*GIVEN INSTRUCTION:* Output the data exactly, with every line intact.

◇ ◇ ◇ ◇ ◇ ◇ ◇

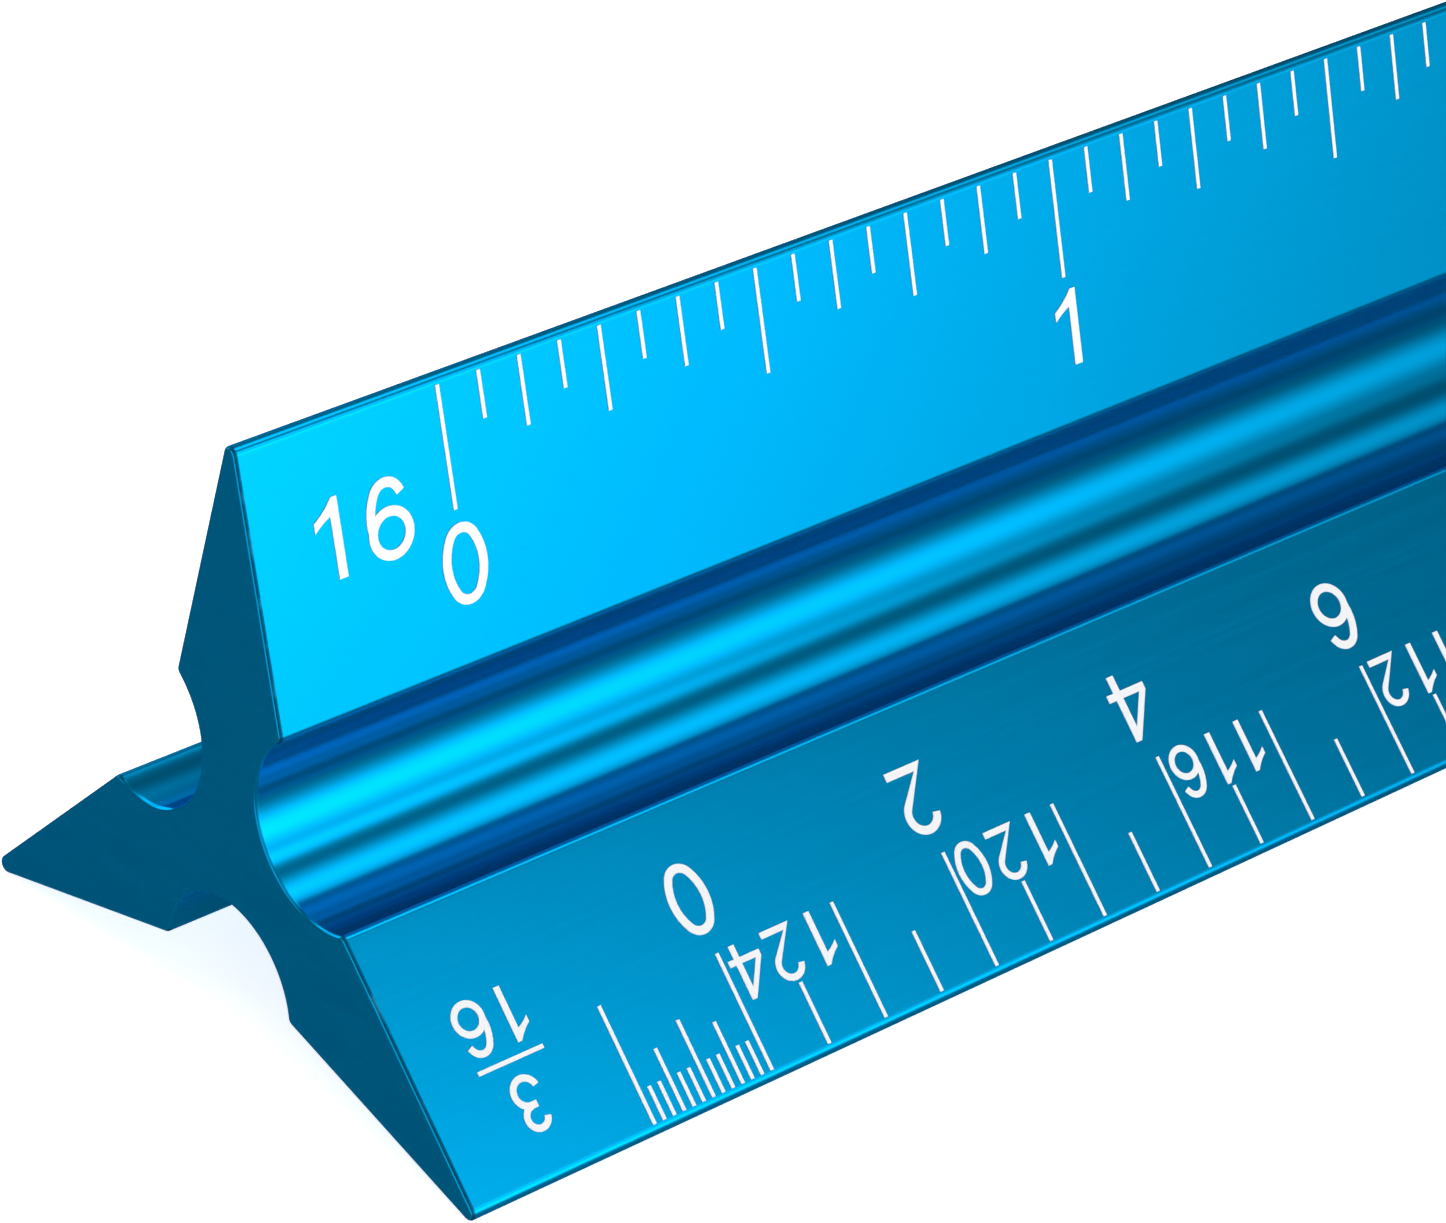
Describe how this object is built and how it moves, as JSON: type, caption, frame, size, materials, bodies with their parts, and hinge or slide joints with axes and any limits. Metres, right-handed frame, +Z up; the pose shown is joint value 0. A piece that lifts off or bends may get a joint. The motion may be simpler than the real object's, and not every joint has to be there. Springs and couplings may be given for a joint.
{
  "type": "triangular scale ruler",
  "caption": "Triangular three-arm scale ruler for drafting, with printed graduations and numerals on its six faces and a rounded groove between each pair of arms.",
  "frame": {"origin": "middle of the length, under the axis, in the plane that the two lower arm tips rest on", "axes": "+X along the ruler, to the right of a person who reads the front of the top arm; front is -Y; +Z up, through the top arm's tip"},
  "size_m": [0.32, 0.0244, 0.0212],
  "materials": {
    "anodised_aluminium": "blue anodised, satin on the scale faces and glossier in the grooves",
    "white_print": "opaque white ink, satin"
  },
  "bodies": {
    "root": {"extrusion": "anodised_aluminium", "scale_16_graduations": "white_print", "scale_16_numerals": "white_print", "scale_1_1_2_and_3_graduations": "white_print", "scale_1_1_2_divided_foot": "white_print", "scale_1_1_2_numerals": "white_print", "scale_1_2_and_1_graduations": "white_print", "scale_1_2_divided_foot": "white_print", "scale_1_2_numerals": "white_print", "scale_1_4_divided_foot": "white_print", "scale_1_4_numerals": "white_print", "scale_1_8_and_1_4_graduations": "white_print", "scale_1_8_divided_foot": "white_print", "scale_1_8_numerals": "white_print", "scale_1_divided_foot": "white_print", "scale_1_numerals": "white_print", "scale_3_16_divided_foot": "white_print", "scale_3_16_numerals": "white_print", "scale_3_32_and_3_16_graduations": "white_print", "scale_3_32_divided_foot": "white_print", "scale_3_32_numerals": "white_print", "scale_3_4_divided_foot": "white_print", "scale_3_4_numerals": "white_print", "scale_3_8_and_3_4_graduations": "white_print", "scale_3_8_divided_foot": "white_print", "scale_3_8_numerals": "white_print", "scale_3_divided_foot": "white_print", "scale_3_numerals": "white_print"}
  },
  "joints": []
}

◇ ◇ ◇ ◇ ◇ ◇ ◇

*TASK SOLUTION:*
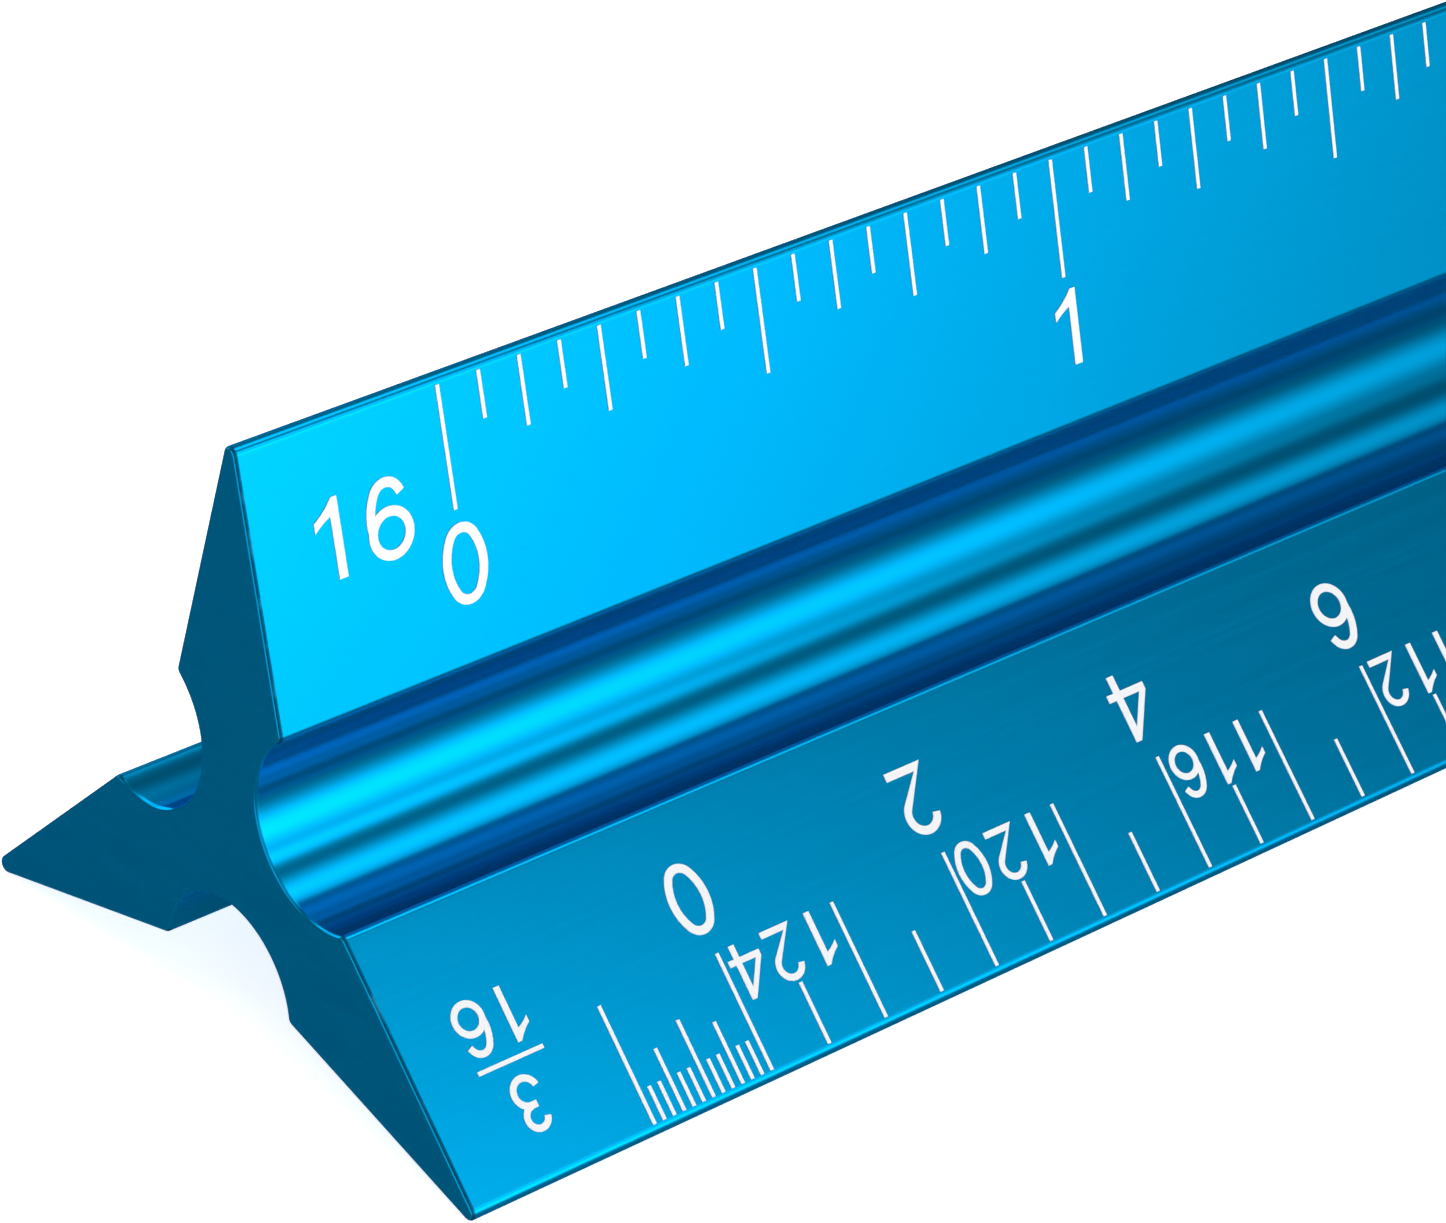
Describe how this object is built and how it moves, as JSON: type, caption, frame, size, materials, bodies with their parts, and hinge or slide joints with axes and any limits. Metres, right-handed frame, +Z up; the pose shown is joint value 0. A piece that lifts off or bends may get a joint. The motion may be simpler than the real object's, and not every joint has to be there. Springs and couplings may be given for a joint.
{
  "type": "triangular scale ruler",
  "caption": "Triangular three-arm scale ruler for drafting, with printed graduations and numerals on its six faces and a rounded groove between each pair of arms.",
  "frame": {"origin": "middle of the length, under the axis, in the plane that the two lower arm tips rest on", "axes": "+X along the ruler, to the right of a person who reads the front of the top arm; front is -Y; +Z up, through the top arm's tip"},
  "size_m": [0.32, 0.0244, 0.0212],
  "materials": {
    "anodised_aluminium": "blue anodised, satin on the scale faces and glossier in the grooves",
    "white_print": "opaque white ink, satin"
  },
  "bodies": {
    "root": {"extrusion": "anodised_aluminium", "scale_16_graduations": "white_print", "scale_16_numerals": "white_print", "scale_1_1_2_and_3_graduations": "white_print", "scale_1_1_2_divided_foot": "white_print", "scale_1_1_2_numerals": "white_print", "scale_1_2_and_1_graduations": "white_print", "scale_1_2_divided_foot": "white_print", "scale_1_2_numerals": "white_print", "scale_1_4_divided_foot": "white_print", "scale_1_4_numerals": "white_print", "scale_1_8_and_1_4_graduations": "white_print", "scale_1_8_divided_foot": "white_print", "scale_1_8_numerals": "white_print", "scale_1_divided_foot": "white_print", "scale_1_numerals": "white_print", "scale_3_16_divided_foot": "white_print", "scale_3_16_numerals": "white_print", "scale_3_32_and_3_16_graduations": "white_print", "scale_3_32_divided_foot": "white_print", "scale_3_32_numerals": "white_print", "scale_3_4_divided_foot": "white_print", "scale_3_4_numerals": "white_print", "scale_3_8_and_3_4_graduations": "white_print", "scale_3_8_divided_foot": "white_print", "scale_3_8_numerals": "white_print", "scale_3_divided_foot": "white_print", "scale_3_numerals": "white_print"}
  },
  "joints": []
}